Fascinating. And given that GoL is Turing complete, it should be theoretically possible to implement a Turing machine in the cellular automaton that could then run a copy of the Forth interpreter running the APL program running the CA.
Please make your Turing complete game of life execute arbitrary Lisp code and you will have rescued the holy grail of computer language hacker nerdom here.
SectorLISP is x86-specific, so this wouldn't just be neatly mushing existing things together, but I think the result could be very interesting nonetheless. I'm tempted to note that SectorLISP's tiny size could make this a reasonable one-shot/nerdsnipe-sized weekend project :D
I might need to learn APL. It seems like I'm missing out on something. Lisp was a gift which helped with my C and Elixir. That was a mini-revelation in itself.

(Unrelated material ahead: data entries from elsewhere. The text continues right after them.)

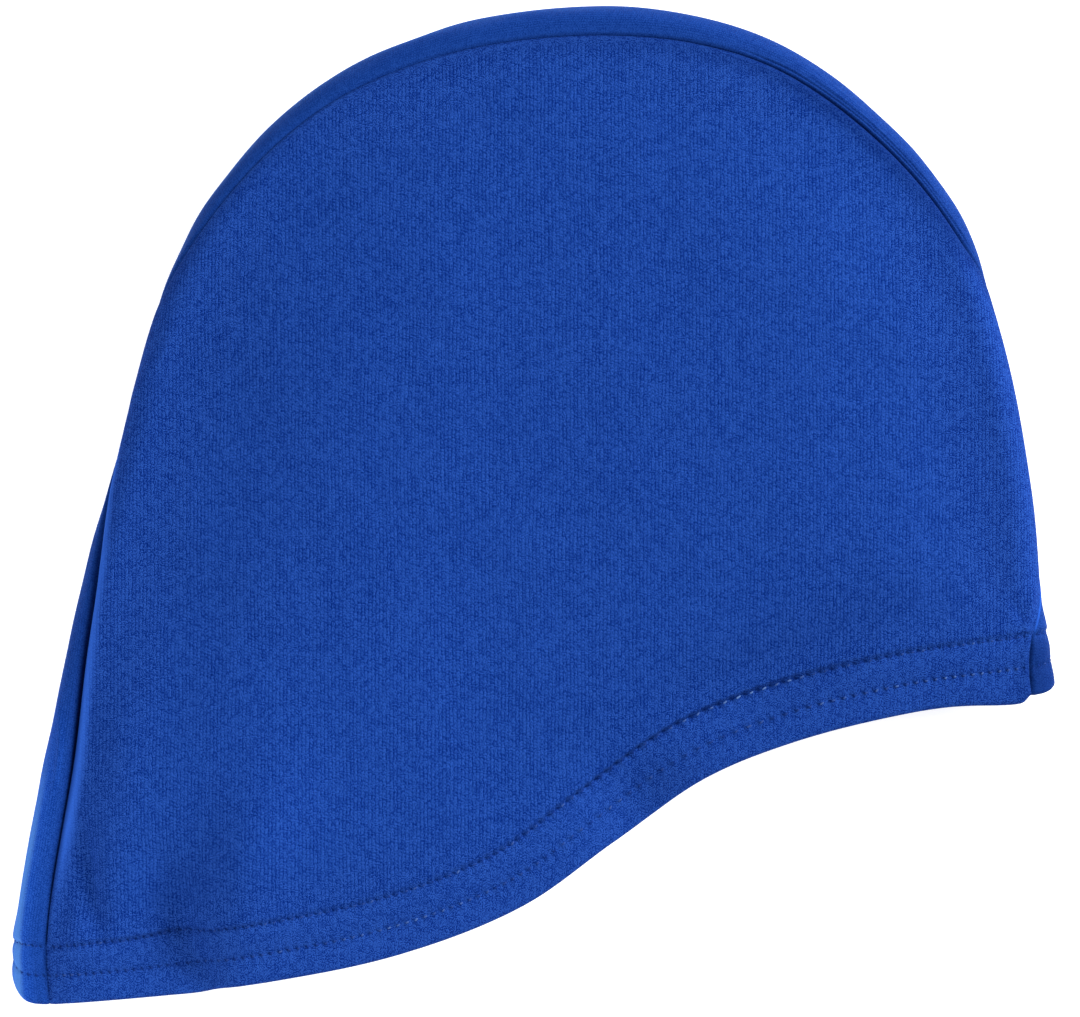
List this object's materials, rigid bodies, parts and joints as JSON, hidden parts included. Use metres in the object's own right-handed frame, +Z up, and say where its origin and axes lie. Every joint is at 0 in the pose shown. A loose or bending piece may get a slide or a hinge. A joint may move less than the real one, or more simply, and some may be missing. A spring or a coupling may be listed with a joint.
{
  "type": "swim cap",
  "caption": "Knitted cloth swim cap lying on its side: side panels joined by a strip over the crown, with a long nape and a turned-up hem round the open mouth.",
  "frame": {"origin": "on the surface that the cap lies on, under the middle of its bounding box", "axes": "+X towards the forehead, +Y towards the crown, -Y out of the opening, +Z up from the surface"},
  "size_m": [0.2189, 0.2092, 0.021],
  "materials": {
    "side_cloth": "fine matt knit, royal blue",
    "strip_cloth": "fine knit with a soft sheen, royal blue"
  },
  "bodies": {
    "root": {"right_side_panel": "side_cloth", "left_side_panel": "side_cloth", "centre_panel": "strip_cloth"}
  },
  "joints": []
}
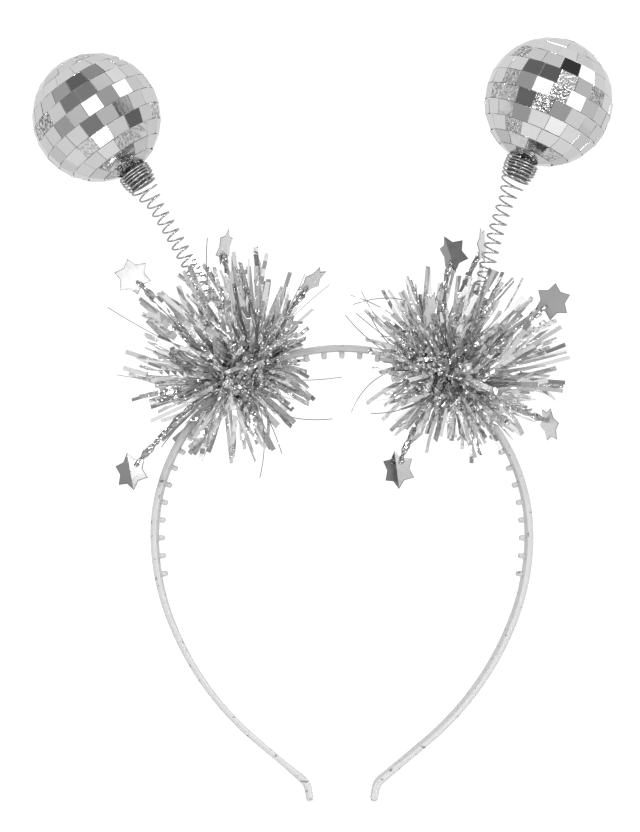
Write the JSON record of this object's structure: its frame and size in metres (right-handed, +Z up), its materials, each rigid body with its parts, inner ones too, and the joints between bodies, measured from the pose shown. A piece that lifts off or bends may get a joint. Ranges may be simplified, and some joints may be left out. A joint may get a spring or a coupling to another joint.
{
  "type": "disco ball headband",
  "caption": "Clear toothed plastic headband with mirror balls on coil springs, tinsel tufts at the springs' feet and foil stars on wrapped stems.",
  "frame": {"origin": "middle of the band's inner face at the crown, where the band sits on the head", "axes": "+Z up as worn, +X to the viewer's right along the band, +Y away from the viewer, through the band's opening"},
  "size_m": [0.2144, 0.0732, 0.2823],
  "materials": {
    "clear_plastic": "clear, slightly hazy, glossy",
    "spring_steel": "bright drawn wire",
    "mirror_tile": "small flat mirror tiles",
    "tinsel_foil": "bright crinkled foil strips",
    "star_foil": "bright foil, lightly crinkled"
  },
  "bodies": {
    "root": {"band": "clear_plastic", "spring_left": "spring_steel", "spring_right": "spring_steel", "ball_left": "mirror_tile", "ball_right": "mirror_tile", "tuft_left": "tinsel_foil", "tuft_right": "tinsel_foil", "star_left_1": "star_foil", "star_left_2": "star_foil", "star_left_3": "star_foil", "star_left_4": "star_foil", "star_right_1": "star_foil", "star_right_2": "star_foil", "star_right_3": "star_foil", "star_right_4": "star_foil", "star_right_5": "star_foil", "star_right_6": "star_foil"}
  },
  "joints": []
}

APL, K or J ; I've learned APL, and was able to use it effectively - but things only really "clicked" when I learned K; And despite several attempts, J never did click for me -- not sure why, probably the associations I have for the ascii characters are too strong to break.
But yes, highly recommend learning members of this family. It will help your C for sure as well, though possibly not in ways you'd expect.
After using APL and K for a while, I realized 95% of "abstraction" features in C++ / C# and friends are useless; I now avoid C++; My C code became way shorter, way more efficient, way simpler -- but also much less orthodox.
Pronounced, this would be "x at grade-down of count of each x" - and indeed, in "q" (a syntactic sugar for K that uses words instead of symbols), this is almost how you would write it (rather: "x at downgrade count each x". It's basically algorithmic math notation: In math you say "b^2-4ac" rather than "b squared minus 4 times a times c". In K you say "x@>#:'x".
It's not just a matter of symbol/syntax familiarity - there's also idioms, etc. But the "scariness" is similar to the "scariness" of a language like Japanese or Arabic, which uses different graphic elements, syntax, vocabulary, and idioms. You might not like it, but it's not because there's something weird or wrong about it -- it's just foreign.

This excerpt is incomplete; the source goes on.